An alternative solution:
Define a new application marker segment which uses a 4-byte size word. This technique is already used for the extended JPEG2000 codestream MCT, MCC and MIC marker segments.
In February 2009 CIPA[10] released a "Multi-Picture Format" standard for storing large images in JPEG files. This format is yet another attempt to bypass the JPEG segment-size limit (see above) to store large preview images. But again, there is a significant problem with this standard: Pointers in the new APP2 MPF segment use offsets relative to the start of the MPF header in this segment to reference image data after the JPEG EOI. Unfortunately, these offsets are quickly broken if any data after the MPF segment changes length. This problem could have been avoided if offsets had been specified relative to the end of file, but it is too late for this now that the specification is public. However, another problem is that information after the JPEG EOI is often discarded by software when the file is edited.
A possible work-around:
Enforce the rule that the MPF APP2 segment must come after all other APP segments. (It would have been smart if this was specified in the CIPA standard, but sadly this wasn't the case.) If this is done, then metadata in the remaining APP segments (EXIF, IPTC, XMP, etc) can safely be edited without breaking the MPF offsets. I suggest that all metadata editors employ this strategy, regardless of the segment order specified in the standard (which says that the MPF APP2 segment must come immediately after the EXIF APP1 segment).

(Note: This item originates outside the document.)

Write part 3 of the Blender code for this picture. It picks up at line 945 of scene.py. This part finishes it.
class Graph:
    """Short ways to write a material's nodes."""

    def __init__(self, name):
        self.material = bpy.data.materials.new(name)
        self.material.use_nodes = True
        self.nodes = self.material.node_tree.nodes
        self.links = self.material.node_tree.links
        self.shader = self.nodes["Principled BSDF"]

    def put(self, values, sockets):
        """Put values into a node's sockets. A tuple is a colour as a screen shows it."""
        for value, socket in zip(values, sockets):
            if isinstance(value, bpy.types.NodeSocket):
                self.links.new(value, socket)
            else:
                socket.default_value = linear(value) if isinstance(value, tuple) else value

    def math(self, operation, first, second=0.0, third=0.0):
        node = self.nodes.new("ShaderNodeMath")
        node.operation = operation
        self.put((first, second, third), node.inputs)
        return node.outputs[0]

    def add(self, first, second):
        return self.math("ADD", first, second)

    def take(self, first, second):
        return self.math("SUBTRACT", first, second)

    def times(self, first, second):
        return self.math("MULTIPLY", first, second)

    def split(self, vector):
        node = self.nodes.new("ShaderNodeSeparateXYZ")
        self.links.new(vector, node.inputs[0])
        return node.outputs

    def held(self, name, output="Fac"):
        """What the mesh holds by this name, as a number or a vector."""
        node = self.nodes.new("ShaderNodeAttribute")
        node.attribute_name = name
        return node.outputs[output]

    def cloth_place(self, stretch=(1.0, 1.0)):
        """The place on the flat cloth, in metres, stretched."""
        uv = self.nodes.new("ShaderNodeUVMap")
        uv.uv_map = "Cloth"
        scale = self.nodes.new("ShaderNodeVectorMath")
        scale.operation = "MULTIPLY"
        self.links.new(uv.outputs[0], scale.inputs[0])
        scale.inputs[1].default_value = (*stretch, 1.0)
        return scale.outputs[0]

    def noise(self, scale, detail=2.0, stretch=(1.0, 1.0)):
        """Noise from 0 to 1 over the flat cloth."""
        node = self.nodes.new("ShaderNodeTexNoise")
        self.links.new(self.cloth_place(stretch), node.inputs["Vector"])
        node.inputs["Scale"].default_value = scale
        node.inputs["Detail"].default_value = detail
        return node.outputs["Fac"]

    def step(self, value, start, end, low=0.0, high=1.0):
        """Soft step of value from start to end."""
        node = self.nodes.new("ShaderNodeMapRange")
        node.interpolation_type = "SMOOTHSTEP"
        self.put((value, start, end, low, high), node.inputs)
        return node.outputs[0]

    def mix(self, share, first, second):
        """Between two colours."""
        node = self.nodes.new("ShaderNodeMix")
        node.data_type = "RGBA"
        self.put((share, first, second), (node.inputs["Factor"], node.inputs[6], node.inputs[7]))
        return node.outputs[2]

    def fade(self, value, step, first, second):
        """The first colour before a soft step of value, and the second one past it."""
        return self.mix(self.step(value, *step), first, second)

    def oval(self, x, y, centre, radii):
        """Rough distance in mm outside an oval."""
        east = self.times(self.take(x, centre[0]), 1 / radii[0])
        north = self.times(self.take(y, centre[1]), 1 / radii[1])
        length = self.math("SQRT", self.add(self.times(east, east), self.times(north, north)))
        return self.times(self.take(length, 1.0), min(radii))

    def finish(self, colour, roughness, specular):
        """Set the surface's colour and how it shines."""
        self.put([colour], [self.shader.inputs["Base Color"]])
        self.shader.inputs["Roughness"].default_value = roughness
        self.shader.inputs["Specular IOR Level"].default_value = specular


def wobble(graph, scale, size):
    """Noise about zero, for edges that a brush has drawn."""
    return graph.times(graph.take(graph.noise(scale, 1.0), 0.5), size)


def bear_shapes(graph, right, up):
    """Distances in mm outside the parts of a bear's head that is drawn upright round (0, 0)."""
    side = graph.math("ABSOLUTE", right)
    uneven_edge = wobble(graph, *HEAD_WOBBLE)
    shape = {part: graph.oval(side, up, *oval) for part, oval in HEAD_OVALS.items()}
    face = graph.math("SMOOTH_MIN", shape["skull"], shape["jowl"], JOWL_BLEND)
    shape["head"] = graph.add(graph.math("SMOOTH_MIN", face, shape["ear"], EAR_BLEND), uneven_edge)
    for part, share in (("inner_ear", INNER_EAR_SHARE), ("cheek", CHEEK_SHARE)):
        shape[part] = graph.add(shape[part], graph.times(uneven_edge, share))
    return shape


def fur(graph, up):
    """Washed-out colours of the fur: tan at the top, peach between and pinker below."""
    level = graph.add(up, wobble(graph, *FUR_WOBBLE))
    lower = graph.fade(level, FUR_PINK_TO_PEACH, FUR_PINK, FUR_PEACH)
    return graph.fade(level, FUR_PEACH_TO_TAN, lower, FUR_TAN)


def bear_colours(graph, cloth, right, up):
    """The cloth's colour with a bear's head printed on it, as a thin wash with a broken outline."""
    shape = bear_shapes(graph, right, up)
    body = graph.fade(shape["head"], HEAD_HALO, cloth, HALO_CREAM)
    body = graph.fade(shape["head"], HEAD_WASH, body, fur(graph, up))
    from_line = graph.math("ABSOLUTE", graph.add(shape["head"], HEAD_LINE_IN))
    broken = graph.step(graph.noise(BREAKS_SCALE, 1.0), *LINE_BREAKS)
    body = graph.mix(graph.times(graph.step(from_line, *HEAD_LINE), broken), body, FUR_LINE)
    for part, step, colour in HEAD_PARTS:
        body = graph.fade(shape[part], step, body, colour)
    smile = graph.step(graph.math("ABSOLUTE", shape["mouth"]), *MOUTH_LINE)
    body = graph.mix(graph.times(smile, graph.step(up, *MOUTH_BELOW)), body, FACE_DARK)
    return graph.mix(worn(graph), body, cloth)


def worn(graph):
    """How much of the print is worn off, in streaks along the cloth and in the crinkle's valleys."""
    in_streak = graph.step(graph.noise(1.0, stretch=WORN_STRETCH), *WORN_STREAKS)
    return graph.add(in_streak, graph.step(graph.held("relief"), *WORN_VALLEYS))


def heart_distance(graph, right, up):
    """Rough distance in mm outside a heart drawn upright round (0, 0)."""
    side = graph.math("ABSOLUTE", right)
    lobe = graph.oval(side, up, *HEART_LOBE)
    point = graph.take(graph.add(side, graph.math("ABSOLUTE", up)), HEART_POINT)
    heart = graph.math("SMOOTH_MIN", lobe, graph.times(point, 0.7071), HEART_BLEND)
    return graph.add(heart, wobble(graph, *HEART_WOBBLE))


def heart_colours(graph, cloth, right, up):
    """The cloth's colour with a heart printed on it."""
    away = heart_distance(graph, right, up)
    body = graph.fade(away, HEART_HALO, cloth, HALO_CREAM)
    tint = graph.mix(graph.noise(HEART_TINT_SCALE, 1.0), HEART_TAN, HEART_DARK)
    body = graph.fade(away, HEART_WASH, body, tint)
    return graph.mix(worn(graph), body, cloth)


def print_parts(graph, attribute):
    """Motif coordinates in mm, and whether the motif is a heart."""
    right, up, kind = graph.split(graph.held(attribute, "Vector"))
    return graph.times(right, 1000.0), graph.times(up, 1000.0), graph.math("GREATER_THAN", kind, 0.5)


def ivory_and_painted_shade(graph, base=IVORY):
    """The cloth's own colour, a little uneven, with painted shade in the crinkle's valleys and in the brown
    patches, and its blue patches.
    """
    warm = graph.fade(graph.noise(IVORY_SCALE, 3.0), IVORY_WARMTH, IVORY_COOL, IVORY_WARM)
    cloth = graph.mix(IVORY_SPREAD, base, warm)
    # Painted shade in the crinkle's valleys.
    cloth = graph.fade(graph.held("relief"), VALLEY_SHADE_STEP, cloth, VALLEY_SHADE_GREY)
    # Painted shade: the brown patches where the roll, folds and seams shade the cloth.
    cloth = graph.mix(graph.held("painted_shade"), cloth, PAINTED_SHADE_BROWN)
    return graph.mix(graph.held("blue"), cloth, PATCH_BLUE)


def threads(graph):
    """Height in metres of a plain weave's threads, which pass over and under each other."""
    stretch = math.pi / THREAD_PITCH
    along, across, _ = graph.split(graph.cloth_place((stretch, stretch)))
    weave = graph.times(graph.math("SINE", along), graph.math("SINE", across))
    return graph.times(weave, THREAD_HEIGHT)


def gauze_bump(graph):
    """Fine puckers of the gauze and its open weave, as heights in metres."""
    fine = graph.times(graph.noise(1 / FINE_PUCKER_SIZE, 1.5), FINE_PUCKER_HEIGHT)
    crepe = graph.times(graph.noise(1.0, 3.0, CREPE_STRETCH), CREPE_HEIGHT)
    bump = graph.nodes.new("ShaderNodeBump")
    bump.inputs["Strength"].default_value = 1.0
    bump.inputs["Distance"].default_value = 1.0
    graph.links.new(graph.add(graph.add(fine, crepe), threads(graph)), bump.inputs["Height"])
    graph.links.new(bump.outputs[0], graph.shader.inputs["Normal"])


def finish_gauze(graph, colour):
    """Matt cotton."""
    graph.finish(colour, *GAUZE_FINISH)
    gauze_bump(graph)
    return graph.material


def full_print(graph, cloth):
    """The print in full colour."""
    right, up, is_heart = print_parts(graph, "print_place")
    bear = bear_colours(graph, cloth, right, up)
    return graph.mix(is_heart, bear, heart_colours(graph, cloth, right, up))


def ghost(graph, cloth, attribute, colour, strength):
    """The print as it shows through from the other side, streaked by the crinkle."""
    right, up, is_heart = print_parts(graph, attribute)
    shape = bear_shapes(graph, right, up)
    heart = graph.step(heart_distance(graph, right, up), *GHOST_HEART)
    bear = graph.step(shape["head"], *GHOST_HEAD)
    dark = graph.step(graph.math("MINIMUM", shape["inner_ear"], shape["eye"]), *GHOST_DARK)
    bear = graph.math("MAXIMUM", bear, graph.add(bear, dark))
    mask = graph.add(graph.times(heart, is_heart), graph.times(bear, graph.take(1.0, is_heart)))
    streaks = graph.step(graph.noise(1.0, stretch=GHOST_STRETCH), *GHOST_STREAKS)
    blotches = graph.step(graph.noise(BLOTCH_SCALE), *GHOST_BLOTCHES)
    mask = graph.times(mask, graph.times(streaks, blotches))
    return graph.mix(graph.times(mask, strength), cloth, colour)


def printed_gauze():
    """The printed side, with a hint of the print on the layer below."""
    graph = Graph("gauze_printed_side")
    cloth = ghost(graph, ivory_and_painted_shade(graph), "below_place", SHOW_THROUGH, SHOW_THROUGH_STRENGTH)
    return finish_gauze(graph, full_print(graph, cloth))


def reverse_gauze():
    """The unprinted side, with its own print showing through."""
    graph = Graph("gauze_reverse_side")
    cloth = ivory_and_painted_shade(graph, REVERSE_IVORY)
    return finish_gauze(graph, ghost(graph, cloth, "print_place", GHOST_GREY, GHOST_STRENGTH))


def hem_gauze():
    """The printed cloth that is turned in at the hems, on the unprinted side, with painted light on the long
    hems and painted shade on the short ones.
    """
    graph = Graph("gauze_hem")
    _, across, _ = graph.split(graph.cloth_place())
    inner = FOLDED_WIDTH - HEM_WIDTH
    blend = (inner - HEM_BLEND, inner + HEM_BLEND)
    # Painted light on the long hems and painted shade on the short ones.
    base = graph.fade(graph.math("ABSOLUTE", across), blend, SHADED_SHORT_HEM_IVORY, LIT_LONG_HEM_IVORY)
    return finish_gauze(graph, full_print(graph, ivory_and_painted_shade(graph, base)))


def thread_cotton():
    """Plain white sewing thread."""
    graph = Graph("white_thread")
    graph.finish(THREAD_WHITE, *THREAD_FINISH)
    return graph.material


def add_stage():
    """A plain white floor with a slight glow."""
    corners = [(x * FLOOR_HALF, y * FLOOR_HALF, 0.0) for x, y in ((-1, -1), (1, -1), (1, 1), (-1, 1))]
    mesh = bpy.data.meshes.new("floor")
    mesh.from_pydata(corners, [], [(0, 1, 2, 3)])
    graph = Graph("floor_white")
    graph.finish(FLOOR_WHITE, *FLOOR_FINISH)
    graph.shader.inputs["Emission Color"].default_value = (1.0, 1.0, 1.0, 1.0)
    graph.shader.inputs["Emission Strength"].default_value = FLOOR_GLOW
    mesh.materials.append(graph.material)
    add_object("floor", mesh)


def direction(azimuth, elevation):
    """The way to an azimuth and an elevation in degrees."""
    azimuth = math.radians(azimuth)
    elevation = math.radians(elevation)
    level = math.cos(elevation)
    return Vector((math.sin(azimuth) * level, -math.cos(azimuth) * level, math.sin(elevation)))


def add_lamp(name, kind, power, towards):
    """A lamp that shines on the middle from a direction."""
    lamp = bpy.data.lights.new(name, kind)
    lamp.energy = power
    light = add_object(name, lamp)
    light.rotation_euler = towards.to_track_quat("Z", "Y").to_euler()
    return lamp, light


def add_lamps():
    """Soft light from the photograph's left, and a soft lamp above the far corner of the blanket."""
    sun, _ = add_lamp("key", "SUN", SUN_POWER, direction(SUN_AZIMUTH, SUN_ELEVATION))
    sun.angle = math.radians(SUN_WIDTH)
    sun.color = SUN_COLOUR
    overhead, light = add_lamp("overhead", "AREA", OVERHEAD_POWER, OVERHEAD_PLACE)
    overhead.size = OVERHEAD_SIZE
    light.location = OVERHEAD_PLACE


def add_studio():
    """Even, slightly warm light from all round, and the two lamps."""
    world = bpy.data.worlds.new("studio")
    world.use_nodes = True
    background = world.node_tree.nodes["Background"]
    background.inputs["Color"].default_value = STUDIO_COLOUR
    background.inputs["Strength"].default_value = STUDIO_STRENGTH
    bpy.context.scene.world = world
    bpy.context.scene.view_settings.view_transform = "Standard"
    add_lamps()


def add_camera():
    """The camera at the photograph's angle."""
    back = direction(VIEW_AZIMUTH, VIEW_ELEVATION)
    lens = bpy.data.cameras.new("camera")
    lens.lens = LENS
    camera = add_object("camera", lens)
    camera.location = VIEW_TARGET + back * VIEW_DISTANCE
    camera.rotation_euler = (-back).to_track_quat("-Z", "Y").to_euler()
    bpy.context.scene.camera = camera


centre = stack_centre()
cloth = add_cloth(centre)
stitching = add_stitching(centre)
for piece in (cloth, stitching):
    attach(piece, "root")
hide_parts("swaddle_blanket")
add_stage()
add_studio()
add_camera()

Unfortunately this work-around has the same problems as the Microsoft OffsetSchema tag because the MPF information may easily be invalidated by an unaware editor, and it doesn't address the problem of losing data stored after the JPEG EOI.
A simple solution:
Change the JPEG specification to allow larger segments (as mentioned above in the JPEG section), and change the MPF specification to store all information inside a JPEG segment.
[2014-04-29: CIPA has changed the location of these standards documents, so the URL's referenced here are now broken.]